StanfordLegion / legion

The Legion Parallel Programming System
https://legion.stanford.edu
Apache License 2.0
678 stars 145 forks source link

Limitations of the Legion Prof+Spy integration #1328

Open elliottslaughter opened 2 years ago

elliottslaughter commented 2 years ago

I've been digging into the Legion Prof+Spy integration so that I can replicate it in Rust, and in the process have found some (at least to me) surprising limitations. I figure it's worth documenting these so that others are aware—and it may be worth having a discussion about whether it may be worth lifting any of these (or not).

Dependencies in Legion Prof are tracked only for tasks and meta tasks. Though Legion Prof uses Legion Spy to compute a full event graph, Legion Prof interacts with the graph in a way that extracts only the tasks (and to a limited degree, meta tasks).

This means that dependencies in Legion Prof do not track copies, or fills, or even a variety of operations on processors like runtime tasks or mapper calls.

Here is a perfect example of how the current code is too limited to even represent dependencies on operations that do not live on a processor. Note how the coding of a dependence "node" includes the processor ID:

https://github.com/StanfordLegion/legion/blob/2370b143b701fc714a99da6a2c7ab98dc0784d0a/tools/legion_prof.py#L1309

The case of meta tasks is particularly hacky. Legion Prof is able to associate a meta tasks via an initiation_op to a task. But Legion Prof has no concept of dependencies on meta tasks. Instead, Legion Prof compares the stop times of the task vs each associated meta task to determine which one "goes first".

https://github.com/StanfordLegion/legion/blob/2370b143b701fc714a99da6a2c7ab98dc0784d0a/tools/legion_prof.py#L437-L440

Notably, this code attaches the meta task only to the corresponding task and not to any other operation in the event graph. Therefore, we cannot trace dependencies through meta tasks in a meaningful sense.

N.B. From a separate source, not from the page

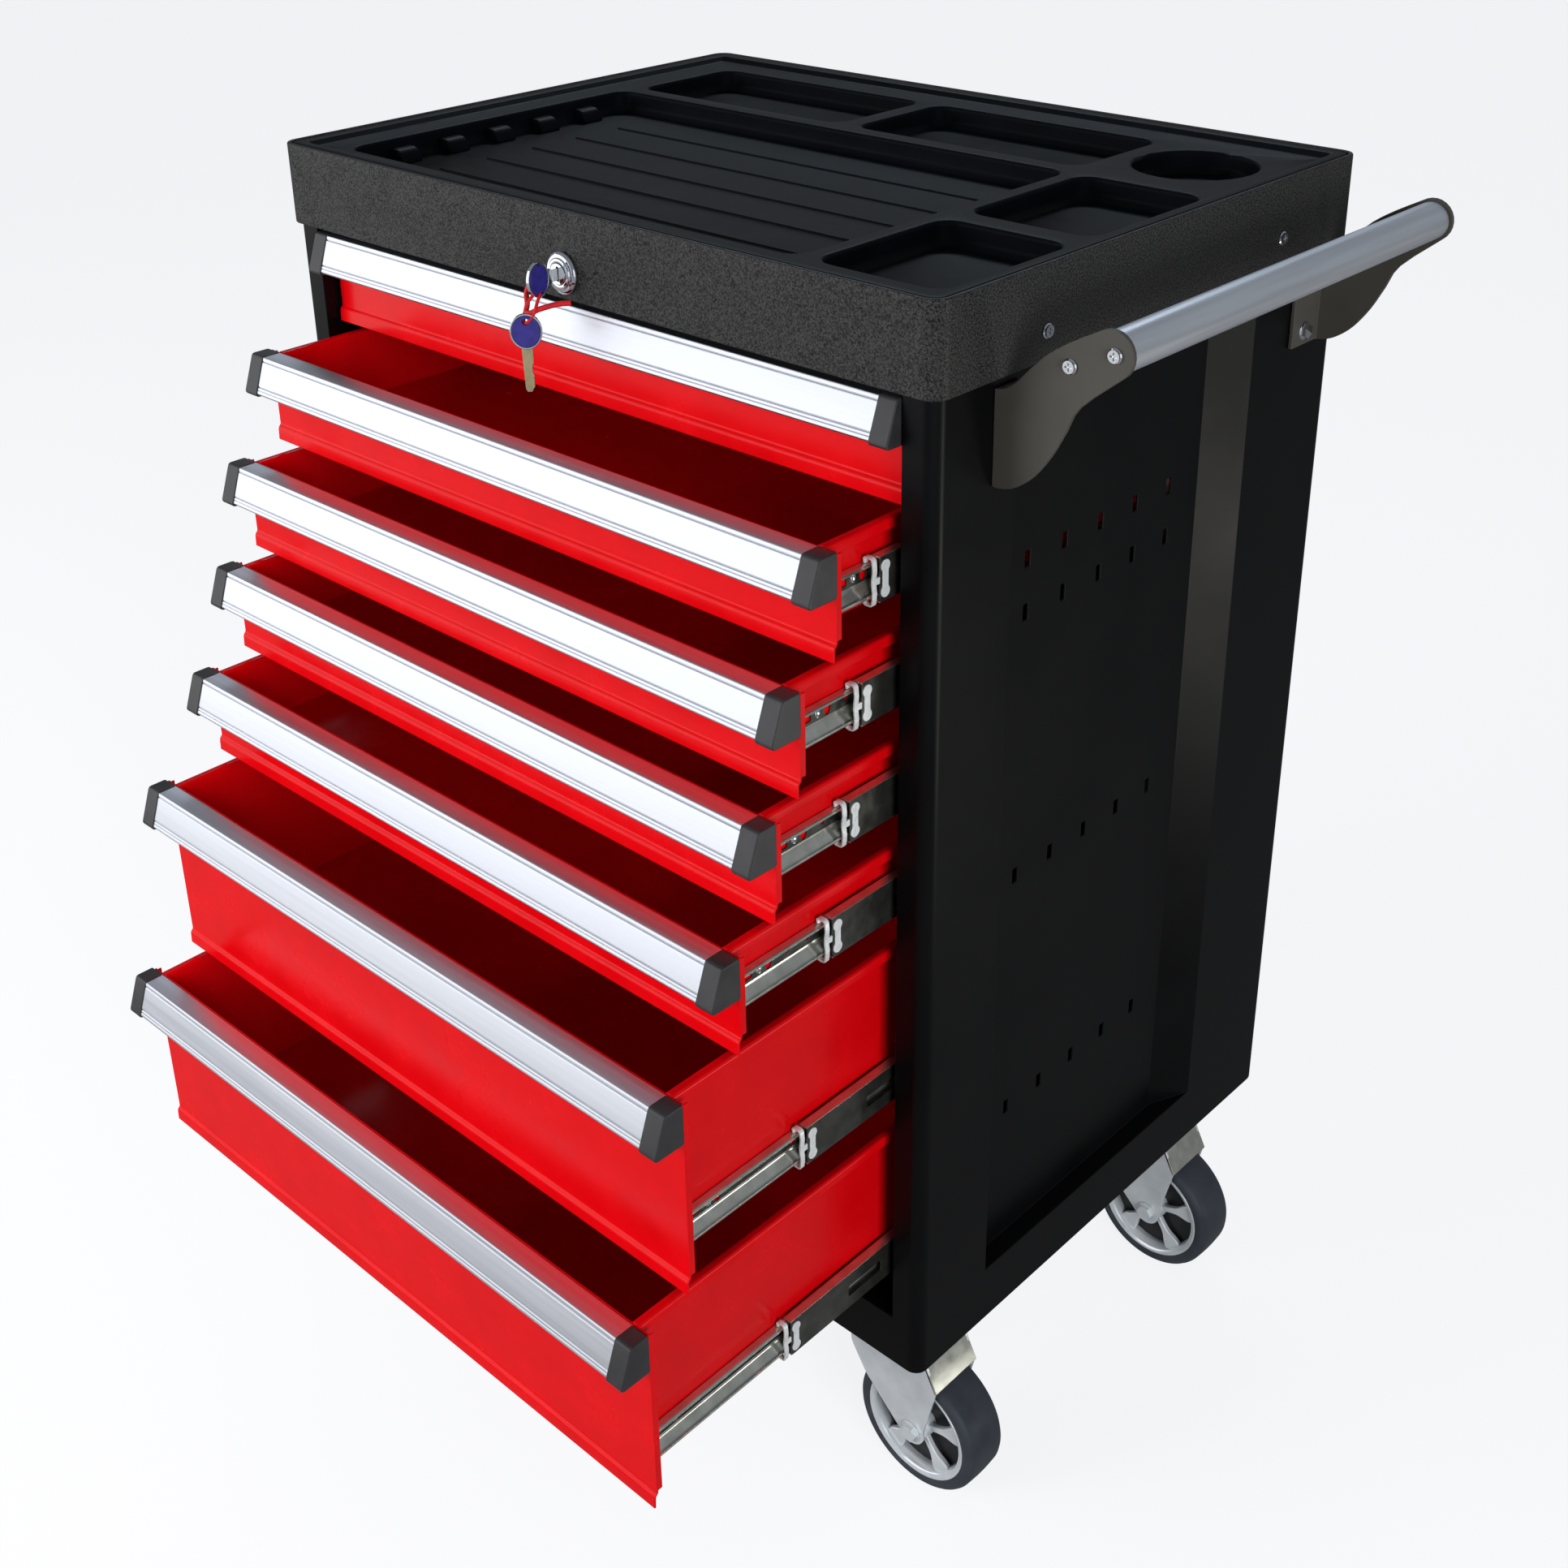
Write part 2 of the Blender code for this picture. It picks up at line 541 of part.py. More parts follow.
def drawer_tray(number, name):
    """A folded tray: open section, front panel, rear wall and the inner slide members at its sides."""
    y, top, deep = -OPEN[number], TOPS[number], DEEPS[number]
    floor = top - (DEEP_TRAY if deep else SHALLOW_TRAY)
    foot = top - (DEEP_PITCH if deep else SHALLOW_PITCH) + PANEL_GAP
    wall, rim, hem = TRAY_HALF - TRAY_SHEET, TRAY_HALF + 0.006, 0.006
    hem_sheet = 0.001
    section = both_sides(
        [
            (wall, floor + TRAY_SHEET),
            (wall, top),
            (rim, top),
            (rim, top - hem),
            (rim - hem_sheet, top - hem),
            (rim - hem_sheet, top - TRAY_SHEET),
            (TRAY_HALF, top - TRAY_SHEET),
            (TRAY_HALF, floor),
        ]
    )
    front, rear = PANEL_FRONT + y, TRAY_REAR + y
    tray = part(name, RED_PAINT, prism(section, "Y", front + LAP, rear), origin=(0, front, top))

    # The front panel's foot is folded forward into a lip
    back, panel_top, lip = front + SHEET, top - LAP, 0.0110
    profile = [
        (front, panel_top),
        (front, foot + lip),
        (front - 0.0022, foot + 0.0095),
        (front - 0.0026, foot),
        (front - 0.0011, foot),
        (front - 0.0007, foot + 0.0085),
        (back, foot + 0.0100),
        (back, panel_top),
    ]
    join(tray, prism(profile, "X", -PANEL_HALF, PANEL_HALF))

    z = slide_height(number)
    rear_half = wall + LAP
    rear_wall = ((-rear_half, rear_half), (rear - TRAY_SHEET, rear + GAP), (floor + GAP, top - REAR_WALL_DROP))
    fittings = [box(*rear_wall)]
    member_start, member_end = 0.0260 + y, 0.4120 + y
    for side in (-1, 1):
        member = channel(side, z, INNER_WEB, INNER_TIP, INNER_HALF_HEIGHT, INNER_SHEET)
        fittings.append(prism(member, "Y", member_start, member_end))
        return_x = sorted((side * (PANEL_HALF - TRAY_SHEET), side * (PANEL_HALF - 0.0001)))
        fittings.append(box(return_x, (back - LAP, back + 0.007), (foot + 0.0130, top - 0.0020)))
    join(tray, *fittings)


def drawer_handle(number, name):
    """An aluminium grip along the drawer's top edge, with a plastic cap on each end."""
    y, top = -OPEN[number], TOPS[number]
    back, end = PANEL_FRONT - GAP, HANDLE_LENGTH / 2
    skin, height = 0.0018, 0.0275
    grip = [
        (back, 0),
        (0.0020, 0),
        (-0.0071, -0.0254),
        (-0.0055, -0.0270),
        (-0.0012, -0.0270),
        (-0.0012, -0.0252),
        (-0.0046, -0.0252),
        (0.0034, -0.0020),
        (back - skin, -0.0020),
        (back - skin, -height),
        (back, -height),
    ]
    outline = [(a + y, top + b) for a, b in grip]
    made = part(name, ALUMINIUM, prism(outline, "X", -end, end), origin=(0, back + y, top))
    cap = [(back, 0.0006), (0.0018, 0.0006), (-HANDLE_REACH, -0.0262), (-0.0062, -0.0280), (back, -0.0285)]
    outline = [(a + y, top + b) for a, b in cap]
    for side in (-1, 1):
        across = sorted((side * (end - 0.001), side * (PANEL_HALF + 0.0017)))
        join(made, prism(outline, "X", *across))


def drawers():
    for number in range(len(TOPS)):
        drawer_tray(number, f"drawer_{number + 1}_tray")
        drawer_handle(number, f"drawer_{number + 1}_handle")
        runner(number, -1, f"drawer_{number + 1}_runner_left")
        runner(number, 1, f"drawer_{number + 1}_runner_right")


# Side handle
def side_handle():
    """A tube between two S-shaped sheet brackets, each with a flange against the cabinet's side."""
    root = BODY_HALF + GAP
    upper = [(root, -0.002), (0.3150, 0.0015), (0.3280, 0.0147), (0.3405, 0.0265), (0.3555, 0.0365)]
    nose = [(x, z - FIRST_TOP) for x, z in arc((TUBE_X, TUBE_Z), BRACKET_REACH, 115, -55, 12)]
    lower = [(0.3630, -0.0005), (0.3545, -0.0165), (0.3450, -0.0340), (0.3336, -0.0490), (0.3225, -0.0580)]
    foot = [(0.3127, -0.0620), (root, -BRACKET_FOOT)]
    curve = [*flowing([*upper, nose[0]], 3), *nose[1:-1], *flowing([nose[-1], *lower, *foot], 3)]
    plate = [(x, FIRST_TOP + z) for x, z in curve]
    flange_x, flange_z = (root, root + BRACKET_SHEET), (FIRST_TOP - BRACKET_FOOT, FIRST_TOP - 0.002)
    ends = {
        "front": (BRACKET_FRONT, (BRACKET_FRONT + 0.001, BRACKET_FRONT + 0.023)),
        "rear": (BRACKET_REAR - BRACKET_SHEET, (BRACKET_REAR - 0.036, BRACKET_REAR - 0.001)),
    }
    for name, (low, flange_y) in ends.items():
        across = (low, low + BRACKET_SHEET)
        bracket = part(f"side_handle_bracket_{name}", BLACK_PAINT, prism(plate, "Y", *across))
        join(bracket, box(flange_x, flange_y, flange_z))
    start, end = BRACKET_FRONT + BRACKET_SHEET + GAP, BRACKET_REAR - BRACKET_SHEET - GAP
    part("side_handle_tube", ALUMINIUM, rod("Y", (TUBE_X, 0, TUBE_Z), TUBE_RADIUS, start, end))


# Casters
RACEWAY = BODY_BOTTOM - GAP - 0.0120
CROWN = (0.1335, 0.1365)  # heights of the fork's top sheet
ARM_IN, ARM_OUT = TYRE_WIDTH / 2 + 0.0018, TYRE_WIDTH / 2 + 0.0043
RIM_SEAT = 0.0455


def caster_plate(name, x, y):
    """The fixed plate, with the raceway that the fork turns on."""
    top, sheet = BODY_BOTTOM - GAP, 0.003
    half_x, half_y = 0.045, 0.036
    flat = box((x - half_x, x + half_x), (y - half_y, y + half_y), (top - sheet, top))
    plate = part(f"{name}_plate", ZINC, flat, origin=(x, y, top))
    inside = top - sheet + 0.001
    cup = [(0, RACEWAY), (0.026, RACEWAY), (0.030, RACEWAY + 0.005), (0.030, inside), (0, inside)]
    join(plate, turned(cup, "Z", (x, y, 0), 20))


def caster_fork(name, x, y):
    """Two arms under a top sheet that is bent down over the tread, with the axle and its bolt heads."""
    hood = [
        (-0.030, CROWN[0]),
        (0.040, CROWN[0]),
        (0.052, 0.1085),
        (0.0545, 0.1095),
        (0.042, CROWN[1]),
        (-0.032, CROWN[1]),
    ]
    top = prism([(x + a, b) for a, b in hood], "Y", y - ARM_OUT, y + ARM_OUT)
    fork = part(f"{name}_fork", CHROME, top, origin=(x, y, BODY_BOTTOM - GAP))
    arm = [
        (-0.0315, CROWN[1] - LAP),
        (-0.0300, 0.1080),
        (-0.0150, 0.0840),
        *arc((CASTER_TRAIL, WHEEL_RADIUS), 0.0120, 205, 380, 7),
        (0.0530, 0.1100),
        (0.0415, CROWN[1] - LAP),
    ]
    outline = [(x + a, b) for a, b in arm]
    join(
        fork,
        prism(outline, "Y", y + ARM_IN, y + ARM_OUT - 0.0002),
        prism(outline, "Y", y - ARM_OUT + 0.0002, y - ARM_IN),
    )
    head = [(0, CROWN[1] - 0.001), (0.031, CROWN[1] - 0.001), (0.027, RACEWAY - GAP), (0, RACEWAY - GAP)]
    join(fork, turned(head, "Z", (x, y, 0), 20))
    reach, shank = ARM_OUT + BOLT_HEAD, ARM_OUT - LAP
    bolt = [
        (0, -reach),
        (BOLT_RADIUS, -reach),
        (BOLT_RADIUS, -shank),
        (AXLE_RADIUS, -shank),
        (AXLE_RADIUS, shank),
        (BOLT_RADIUS, shank),
        (BOLT_RADIUS, reach),
        (0, reach),
    ]
    join(fork, turned(bolt, "Y", (x + CASTER_TRAIL, y, WHEEL_RADIUS), 12))


def caster_wheel(name, x, y):
    wheel = (x + CASTER_TRAIL, y, WHEEL_RADIUS)
    half, shoulder, crown = TYRE_WIDTH / 2, 0.0025, 0.0080
    tread = [
        (RIM_SEAT + GAP, -half + 0.0010),
        (0.0500, -half),
        (0.0540, -half + shoulder),
        (WHEEL_RADIUS, -half + crown),
        (WHEEL_RADIUS, half - crown),
        (0.0540, half - shoulder),
        (0.0500, half),
        (RIM_SEAT + GAP, half - 0.0010),
    ]
    part(f"{name}_tyre", TYRE_RUBBER, turned(tread, "Y", wheel, 28), origin=wheel)

    bore, hub, lip = AXLE_RADIUS + GAP, half + 0.0008, half - LAP
    rim = [
        (bore, -hub),
        (0.0110, -hub),
        (0.0130, -0.0100),
        (0.0400, -0.0120),
        (0.0430, -lip),
        (RIM_SEAT, -lip),
        (RIM_SEAT, lip),
        (0.0430, lip),
        (0.0400, 0.0120),
        (0.0130, 0.0100),
        (0.0110, hub),
        (bore, hub),
    ]
    part(f"{name}_rim", CHROME, turned(rim, "Y", wheel, 20), origin=wheel)


def casters():
    for row, y in (("front", CASTER_Y), ("rear", FRAME_DEPTH - CASTER_Y)):
        for side, x in (("left", -CASTER_X), ("right", CASTER_X)):
            name = f"caster_{row}_{side}"
            caster_plate(name, x, y)
            caster_fork(name, x, y)
            caster_wheel(name, x, y)


cabinet_shell()
back_panel()
top_frame()
worktop_tray()
lock()
lock_bar()
slide_carrier(-1, "slide_carrier_left")
slide_carrier(1, "slide_carrier_right")
drawers()
side_handle()
casters()
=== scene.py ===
# %% [markdown]
# # A rolling tool chest
#
# This notebook dresses the measured model of a workshop roller cabinet: a black steel body on four casters,
# seven red drawers on ball slides, a moulded worktop, a cam lock and a push handle. The measured model
# gives every place and size. Here each part gets the bends, rolled edges, screws and finishes of the real
# one.

# %% Load the measured model
import json
from math import cos, hypot, pi, radians, sin

import bmesh
import bpy
from mathutils import Matrix, Vector


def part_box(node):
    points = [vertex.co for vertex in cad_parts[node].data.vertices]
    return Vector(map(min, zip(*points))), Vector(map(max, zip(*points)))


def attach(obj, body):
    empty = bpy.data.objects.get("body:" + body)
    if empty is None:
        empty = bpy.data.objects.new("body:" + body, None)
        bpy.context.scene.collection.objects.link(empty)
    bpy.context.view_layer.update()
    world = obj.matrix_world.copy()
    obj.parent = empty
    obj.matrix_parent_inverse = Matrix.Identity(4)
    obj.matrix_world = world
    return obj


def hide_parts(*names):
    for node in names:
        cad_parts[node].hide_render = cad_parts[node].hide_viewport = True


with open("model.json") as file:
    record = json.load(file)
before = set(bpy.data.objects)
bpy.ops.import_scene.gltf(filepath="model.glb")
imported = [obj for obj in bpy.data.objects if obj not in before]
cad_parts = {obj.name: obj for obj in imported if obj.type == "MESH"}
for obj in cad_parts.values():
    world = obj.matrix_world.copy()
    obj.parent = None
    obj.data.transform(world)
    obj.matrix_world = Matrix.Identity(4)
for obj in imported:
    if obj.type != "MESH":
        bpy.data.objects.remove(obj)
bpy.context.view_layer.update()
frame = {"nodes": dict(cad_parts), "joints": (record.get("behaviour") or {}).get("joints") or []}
joints = {joint["name"]: joint for joint in frame["joints"]}

# %% [markdown]
# Every piece is drawn in the cabinet's own frame: x = 0 is the middle of its width, y = 0 the front face of
# the top frame and z = 0 the floor. That frame is found again from the top frame's box, so nothing has to
# be typed in twice. The drawers' openings are the lower limits of their slides: a drawer that stands 66 mm
# open can be pushed back by 66 mm.

# %% The cabinet's frame and its main sizes
frame_low, frame_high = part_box("top_frame")
CABINET = Vector(((frame_low.x + frame_high.x) / 2, frame_low.y, 0))
FRAME_HALF, FRAME_DEPTH = (frame_high.x - frame_low.x) / 2, frame_high.y - frame_low.y
FRAME_BOTTOM, FRAME_TOP = frame_low.z, frame_high.z
NUMBERS = range(1, 8)
OPEN = {n: -joints[f"drawer_{n}_slide"]["range_m"][0] for n in NUMBERS}
TOPS = {n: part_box(f"drawer_{n}_tray")[1].z for n in NUMBERS}
FEET = {n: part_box(f"drawer_{n}_tray")[0].z for n in NUMBERS}
DEEP = {n: TOPS[n] - FEET[n] > 0.1 for n in NUMBERS}
print("drawers stand open by", [round(OPEN[n] * 1000) for n in NUMBERS], "mm")


# %% [markdown]
# ## Finishes
#
# A painted, plated or moulded surface is never one flat colour. Up close it has a fine grain, over a hand's
# breadth it drifts a little in tone and gloss. One node group makes both from noise, and puts out a soft
# mask, a fine mask and a bumped normal. Each finish places that group with its own scales.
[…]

A result of all of this is that the "critical path" being computed by Legion Prof at the moment is at best a critical path considering only application tasks. It does not consider meta tasks or copies, etc. This seems like a pretty big omission right now because many use cases become bottlenecked on these resources.

At the moment I'm trying to replicate this logic in Rust, but there is a question how useful it'll even be when I complete it, given the state this is in.

eddy16112 commented 2 years ago

The case of meta tasks is particularly hacky. Legion Prof is able to associate a meta tasks via an initiation_op to a task. But Legion Prof has no concept of dependencies on meta tasks. Instead, Legion Prof compares the stop times of the task vs each associated meta task to determine which one "goes first".

I do not quite understand this. https://github.com/StanfordLegion/legion/blob/2370b143b701fc714a99da6a2c7ab98dc0784d0a/tools/legion_prof.py#L424 self can also be MapperCall, Copy, etc.

lightsighter commented 2 years ago

A result of all of this is that the "critical path" being computed by Legion Prof at the moment is at best a critical path considering only application tasks. It does not consider meta tasks or copies, etc. This seems like a pretty big omission right now because many use cases become bottlenecked on these resources.

I agree that the critical path analysis should definitely include copies, fills, depparts, and other application-generated Realm operations as part of its computation. I'm more skeptical that we should include the meta-tasks in the critical path analysis (at least for now). There's not much mappers can do to improve those meta-tasks, whereas there's plenty that mappers can do to alter the shape of the Realm event graph for the actual application tasks/copies/fills/depparts. It also has the benefit of being simpler: for completeness (I've mentioned this to @elliottslaughter already), the meta-task dependences won't look like a normal Realm event graph because they're effectively implementing a continuation-passing-style semantics, so dependences are implicit: one task depends on a prior one if the earlier one launched the later one. It's not that you can't analyze that, but it's not going to be as straight-forward as just looking at the Realm event graph for the application and traversing it to look for the critical path.

At the moment I'm trying to replicate this logic in Rust, but there is a question how useful it'll even be when I complete it, given the state this is in.

I would argue for not duplicating it, but just doing the basic critical path analysis on the application graph (including copies/fills/depparts) and ignoring meta-tasks.